▶ _GIVEN PROBLEM_: Say how many lines in the records include the string "parts", adding no other words.

======== INFORMATION PROVIDED ========

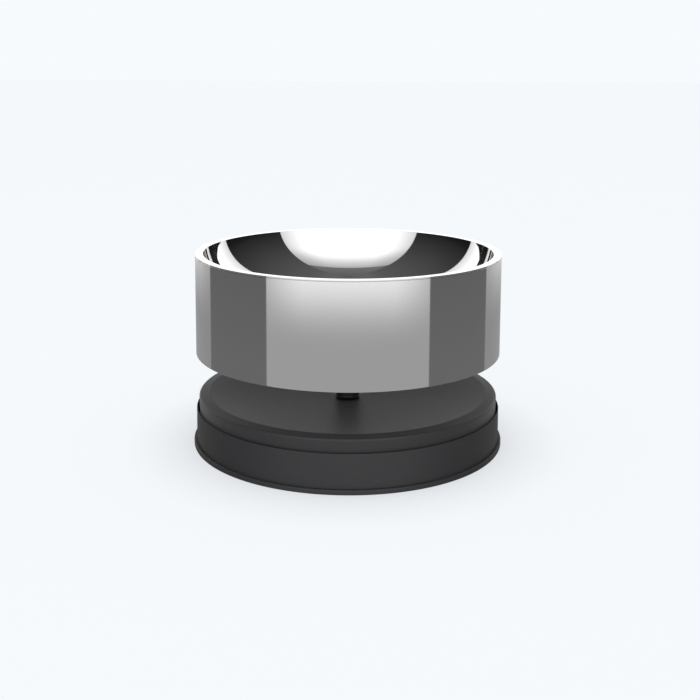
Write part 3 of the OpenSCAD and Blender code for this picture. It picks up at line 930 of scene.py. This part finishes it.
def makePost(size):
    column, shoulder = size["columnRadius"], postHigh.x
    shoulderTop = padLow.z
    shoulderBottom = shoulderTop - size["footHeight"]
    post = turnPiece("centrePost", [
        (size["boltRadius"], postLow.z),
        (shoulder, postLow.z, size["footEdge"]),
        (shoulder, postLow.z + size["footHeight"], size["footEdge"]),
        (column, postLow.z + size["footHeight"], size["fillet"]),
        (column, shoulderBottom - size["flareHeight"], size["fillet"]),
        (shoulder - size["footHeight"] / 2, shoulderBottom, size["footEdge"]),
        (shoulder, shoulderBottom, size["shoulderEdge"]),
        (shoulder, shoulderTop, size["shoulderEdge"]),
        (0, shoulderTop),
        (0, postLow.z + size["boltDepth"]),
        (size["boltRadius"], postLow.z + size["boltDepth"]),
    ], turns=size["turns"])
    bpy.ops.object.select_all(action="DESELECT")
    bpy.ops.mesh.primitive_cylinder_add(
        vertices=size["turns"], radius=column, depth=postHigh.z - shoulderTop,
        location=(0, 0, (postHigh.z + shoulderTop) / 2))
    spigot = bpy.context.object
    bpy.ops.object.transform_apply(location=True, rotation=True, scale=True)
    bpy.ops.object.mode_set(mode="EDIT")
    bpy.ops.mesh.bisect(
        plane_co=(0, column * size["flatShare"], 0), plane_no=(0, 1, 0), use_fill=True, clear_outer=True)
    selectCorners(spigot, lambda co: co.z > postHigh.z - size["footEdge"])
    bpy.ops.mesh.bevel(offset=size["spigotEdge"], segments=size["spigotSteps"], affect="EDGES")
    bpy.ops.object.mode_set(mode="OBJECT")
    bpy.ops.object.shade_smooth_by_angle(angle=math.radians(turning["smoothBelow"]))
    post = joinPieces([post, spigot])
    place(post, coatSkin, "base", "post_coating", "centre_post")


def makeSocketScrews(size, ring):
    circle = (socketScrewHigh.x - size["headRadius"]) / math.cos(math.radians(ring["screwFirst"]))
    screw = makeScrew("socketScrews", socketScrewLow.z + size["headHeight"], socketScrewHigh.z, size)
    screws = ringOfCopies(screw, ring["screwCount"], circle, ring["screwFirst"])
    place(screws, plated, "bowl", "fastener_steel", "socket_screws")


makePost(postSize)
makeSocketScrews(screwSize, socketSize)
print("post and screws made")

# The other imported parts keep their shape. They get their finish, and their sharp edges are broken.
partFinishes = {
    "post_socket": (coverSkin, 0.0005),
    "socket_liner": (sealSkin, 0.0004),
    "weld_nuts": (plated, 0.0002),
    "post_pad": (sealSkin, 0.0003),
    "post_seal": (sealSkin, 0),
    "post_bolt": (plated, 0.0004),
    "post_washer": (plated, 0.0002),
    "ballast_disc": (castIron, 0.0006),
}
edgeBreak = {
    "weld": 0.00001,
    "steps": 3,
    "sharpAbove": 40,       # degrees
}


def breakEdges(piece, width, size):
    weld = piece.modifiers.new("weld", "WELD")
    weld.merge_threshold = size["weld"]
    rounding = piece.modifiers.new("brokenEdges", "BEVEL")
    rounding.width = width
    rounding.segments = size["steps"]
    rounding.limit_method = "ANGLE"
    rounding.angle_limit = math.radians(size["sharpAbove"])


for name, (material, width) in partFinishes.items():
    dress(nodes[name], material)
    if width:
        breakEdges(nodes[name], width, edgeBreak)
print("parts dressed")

========
======== INFORMATION PROVIDED ========

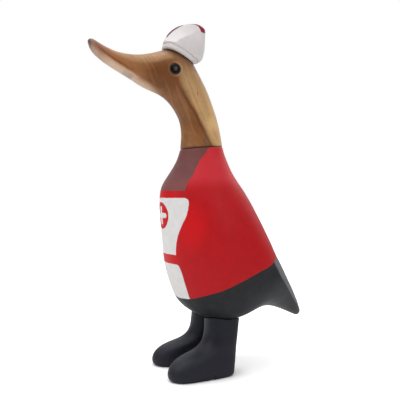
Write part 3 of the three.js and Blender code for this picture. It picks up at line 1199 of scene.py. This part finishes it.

========

▶ _WRITTEN REPLY_: 2